Something for the weekend. Johnny Horton singing Sink the Bismarck. The Bismarck was the German “pocket” battleship, a superb ship for her day, which was sunk by the Royal Navy on May 27, 1941. A superb movie, albeit with many inaccuracies, Sink the Bismarck!, chronicled the events in 1961. Here is a trailer for the film.
Johnny Horton’s song was written for the film.
Compare and contrast Johnny Horton’s original with this Blues Brothers rendition:
Wasn’t the Bismarck a full battleship?
The Bismarck was quite decidedly not a pocket battleship. “Pocket battleship” was a British term for a relatively small battleship (“fits in a pocket”) with heavy firepower, viz., the Deutschland class, with a displacement of 16,200t under full load. The Bismarck was the lead ship of a new class, though only the Bismarck was ever built, and displaced 50,900t under full load – fully three times as much as the older pocket battleships.

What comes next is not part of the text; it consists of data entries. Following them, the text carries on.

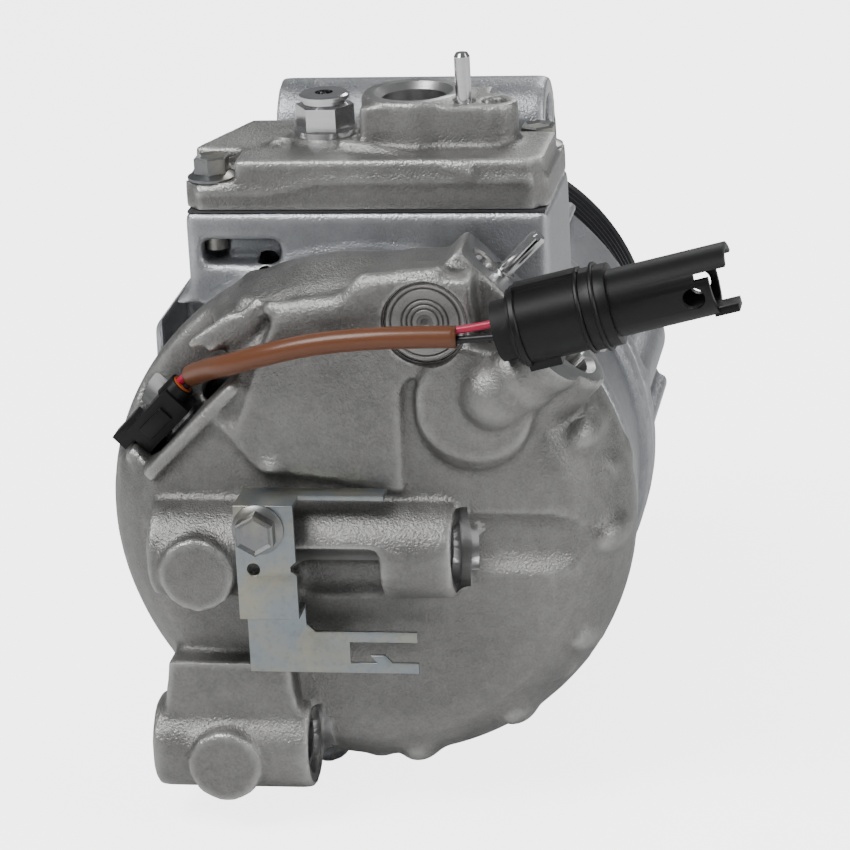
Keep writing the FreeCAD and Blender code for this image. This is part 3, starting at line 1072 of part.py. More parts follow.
def makeBracket():
    sheetY = "-bracketStation"
    top, foot = "14.6", "-13.9"
    main = plate("bracketMain", [
        ("-27.4", foot), ("-12.6", foot), ("-12.6", "-3.6"), ("-14", "-2.6"), ("-14", "-1.2"), ("-12.6", "0"),
        ("-12.6", top), ("-27.4", top),
    ], "bracketSheet", sheetY, "Y")
    lip = block("bracketLip", ("-27.4", f"{sheetY} - bracketSheet", f"{top} - bracketSheet"),
                ("-12.6", f"{sheetY} + 12", top))
    arm = block("bracketArm", ("-13", f"{sheetY} + 6", f"{top} - bracketSheet"), ("8.6", f"{sheetY} + 12", top))
    step = block("bracketStepSheet", ("-27.4", f"{sheetY} - bracketSheet", f"{foot} - bracketSheet"),
                 ("-12.6", f"{sheetY} + bracketStep", foot))
    back = f"{sheetY} + bracketStep"
    fork = plate("bracketFork", [
        ("-27.4", "-32.3"), ("15", "-32.3"), ("15", "-29.6"), ("8.4", "-29.6"), ("6.6", "-27.6"), ("3", "-27.6"),
        ("4.6", "-29.6"), ("-2", "-29.6"), ("-2", "-24.1"), ("15", "-24.1"), ("15", "-21.4"), ("-10.4", "-21.4"),
        ("-12.6", "-19.4"), ("-12.6", foot), ("-27.4", foot),
    ], "bracketSheet", back, "Y")
    tools = [
        rod("bracketBoltHole", "boltRadius + boltClearance", "10",
            ("-bracketBoltLeft", "-bracketStation - 5", "bracketBoltHeight")),
        rod("bracketPinHole", "1.6", "10", ("-23.2", "-bracketStation - 5", "-2")),
    ]
    node("bracket", cut("bracketCut", join("bracketSolid", main, lip, arm, step, fork), *tools))
    seat = "-bracketStation - bracketSheet"
    at = ("-bracketBoltLeft", seat, "bracketBoltHeight")
    shank = rod("bracketShank", "boltRadius", "bracketSheet + 11", at)
    flange = rod("bracketBoltFlange", "6.4", "1.2", at, (0, -1, 0))
    head = hexRod("bracketBoltHex", "4.6", "5.6", at, (0, -1, 0))
    node("bracket_bolt", join("bracketBolt", shank, flange, head))


def makeBushes():
    lugs = [("Front", "frontLugRight", "-frontLugStation", "frontLugHeight"),
            ("Middle", "middleLugRight", "-middleLugStation", "-middleLugDrop"),
            ("Bottom", "-bottomLugRight", "-bottomLugStation", "-bottomLugDrop")]
    bushes = []
    for name, right, y, z in lugs:
        start = (f"{right} - 2 - bushLength", y, z)
        bushes.append(cut(f"bush{name}", rod(f"bush{name}Outer", "lugBore", "bushLength", start, "X"),
                          rod(f"bush{name}Inner", "bushBore", "bushLength + 2",
                              (f"{right} - 3 - bushLength", y, z), "X")))
    node("lug_bushes", group("lugBushes", bushes))


# ---------------------------------------------------------------- writing


def checkDocument():
    doc.recompute()
    faults = [o.Name for o in doc.Objects if "Invalid" in o.State or "Error" in o.State]
    for obj in NODES:
        shape = obj.Shape
        if shape.isNull() or not shape.isValid() or not shape.Solids:
            faults.append(obj.Label)
    if faults:
        raise RuntimeError(f"these objects failed: {faults}")


def writeParts():
    os.makedirs("parts", exist_ok=True)
    for obj in NODES:
        obj.Shape.exportStep(os.path.join("parts", obj.Label + ".step"))
        print(f"{obj.Label}: {len(obj.Shape.Solids)} solids, {obj.Shape.Volume:.0f} mm3")
    print(len(NODES), "nodes")


fillSheet()
makeFrontHousing()
makeCylinderBlock()
makeTopCover()
makeRearHousing()
makePlates()
makeThroughBolts()
makeCoverBolts()
makeShaftTrain()
makePistons()
makePulley()
makeReliefValve()
makeCheckValve()
makePins()
makeEndPlug()
makeSuctionValve()
makeControlValve()
makeConnector()
makePigtail()
makeBracket()
makeBushes()
checkDocument()
writeParts()
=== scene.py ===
import json
import math

import bmesh
import bpy
from mathutils import Matrix, Vector

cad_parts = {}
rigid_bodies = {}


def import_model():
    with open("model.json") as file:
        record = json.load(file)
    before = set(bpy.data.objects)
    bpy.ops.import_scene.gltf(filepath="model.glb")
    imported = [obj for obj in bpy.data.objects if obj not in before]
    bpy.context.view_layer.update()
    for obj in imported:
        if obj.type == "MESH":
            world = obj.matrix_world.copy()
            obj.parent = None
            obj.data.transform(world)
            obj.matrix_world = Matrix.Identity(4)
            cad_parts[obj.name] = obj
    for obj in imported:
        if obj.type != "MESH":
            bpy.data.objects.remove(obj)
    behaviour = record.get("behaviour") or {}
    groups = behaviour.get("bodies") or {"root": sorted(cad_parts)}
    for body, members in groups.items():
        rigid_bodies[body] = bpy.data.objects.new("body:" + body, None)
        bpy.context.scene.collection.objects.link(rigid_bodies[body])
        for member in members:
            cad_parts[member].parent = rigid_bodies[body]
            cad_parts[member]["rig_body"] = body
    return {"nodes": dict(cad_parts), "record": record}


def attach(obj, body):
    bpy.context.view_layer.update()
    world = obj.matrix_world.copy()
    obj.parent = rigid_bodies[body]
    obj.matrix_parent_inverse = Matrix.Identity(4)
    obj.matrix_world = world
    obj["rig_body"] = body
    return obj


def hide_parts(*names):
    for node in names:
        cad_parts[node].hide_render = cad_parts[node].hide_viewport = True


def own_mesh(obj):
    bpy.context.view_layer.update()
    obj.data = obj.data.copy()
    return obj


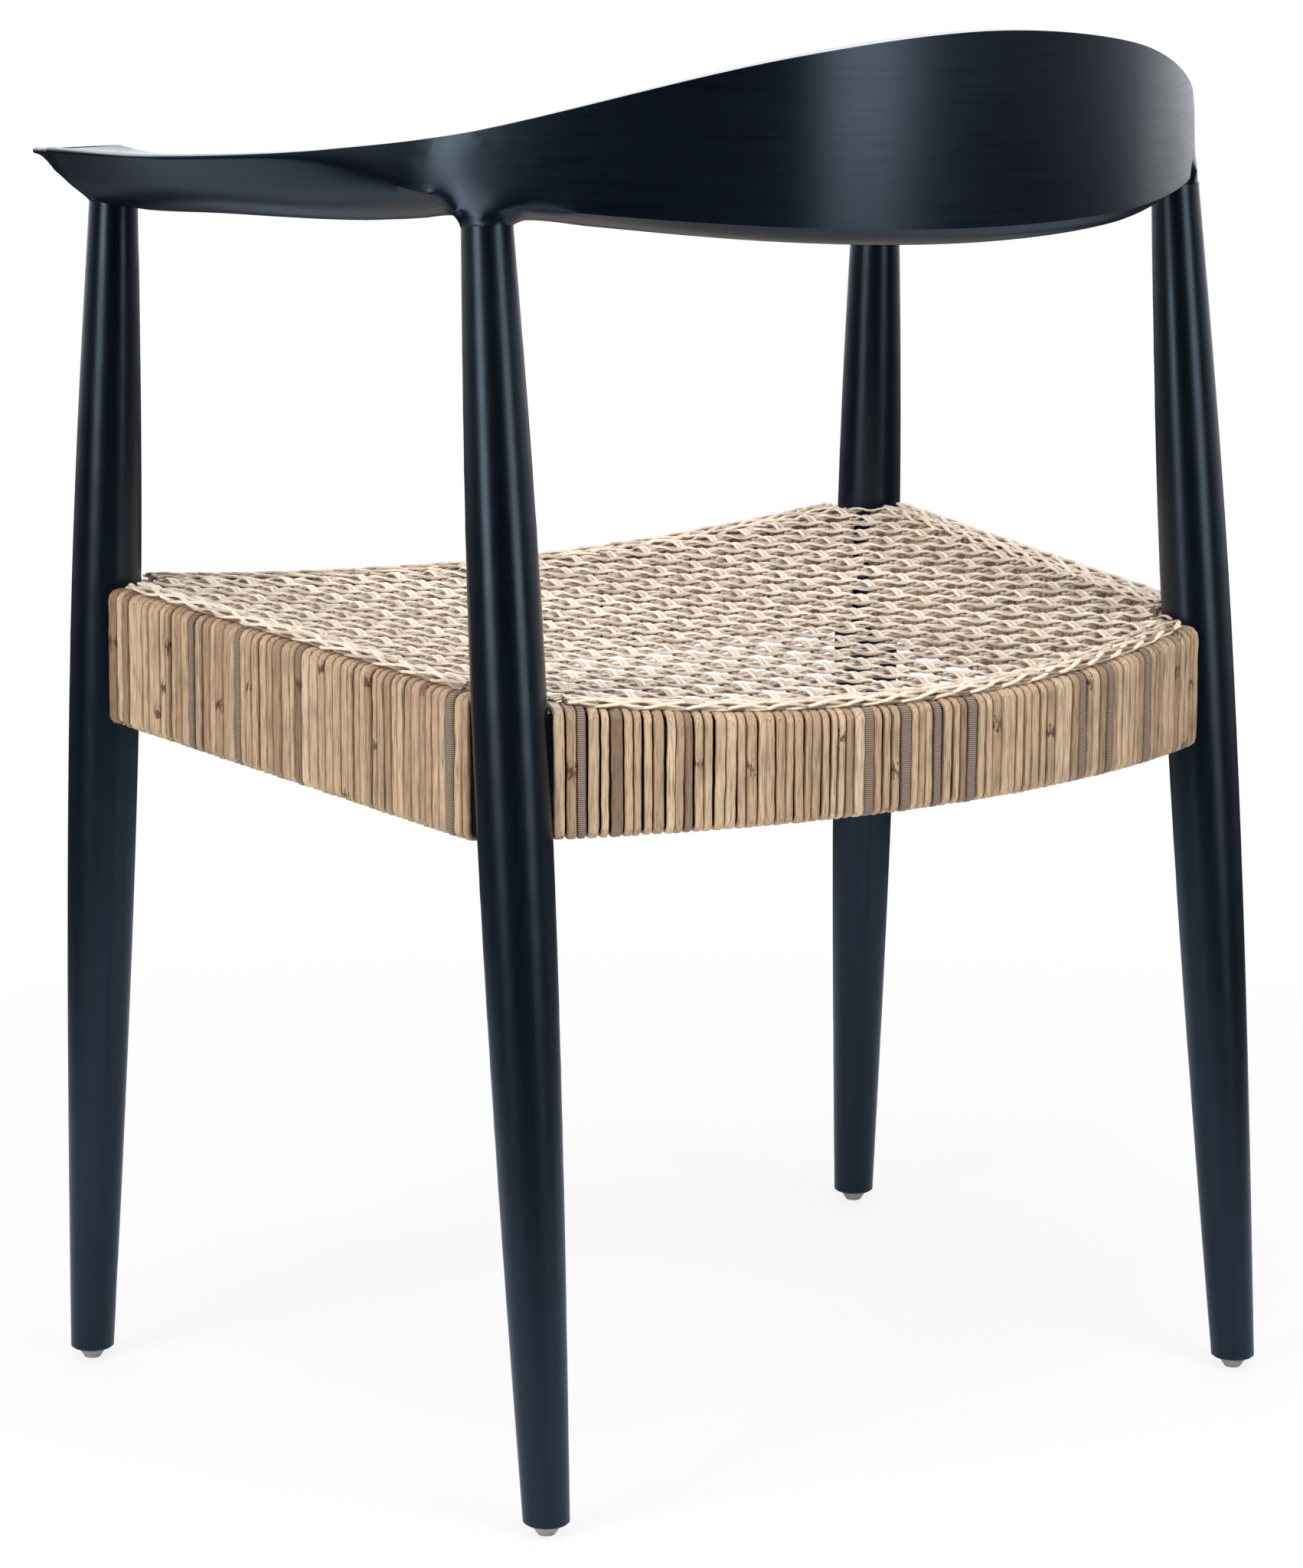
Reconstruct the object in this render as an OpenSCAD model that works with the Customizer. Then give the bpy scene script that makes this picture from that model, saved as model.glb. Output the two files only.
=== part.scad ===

Zak and Gorgasal I believe you are correct. Although I have often read accounts describing the Bismarck as a “pocket” battleship, apparently she was not:
http://ww2history.suite101.com/article.cfm/the_ww2_german_battleship_bismarck
Gorgasal, there were actually two Bismarck class ships finished. Fortunately, Hitler being an idiot, Tirpitz spent most of her life anchored in Norway. The British spent quite a bit of effort in trying to sink her, first with two different kinds of midget submarine before switching to heavy bombers. The final effort was with 36 Lancaster bombers each carrying a single 6-ton 21-foot-long “Tallboy” bomb, which finally sank her.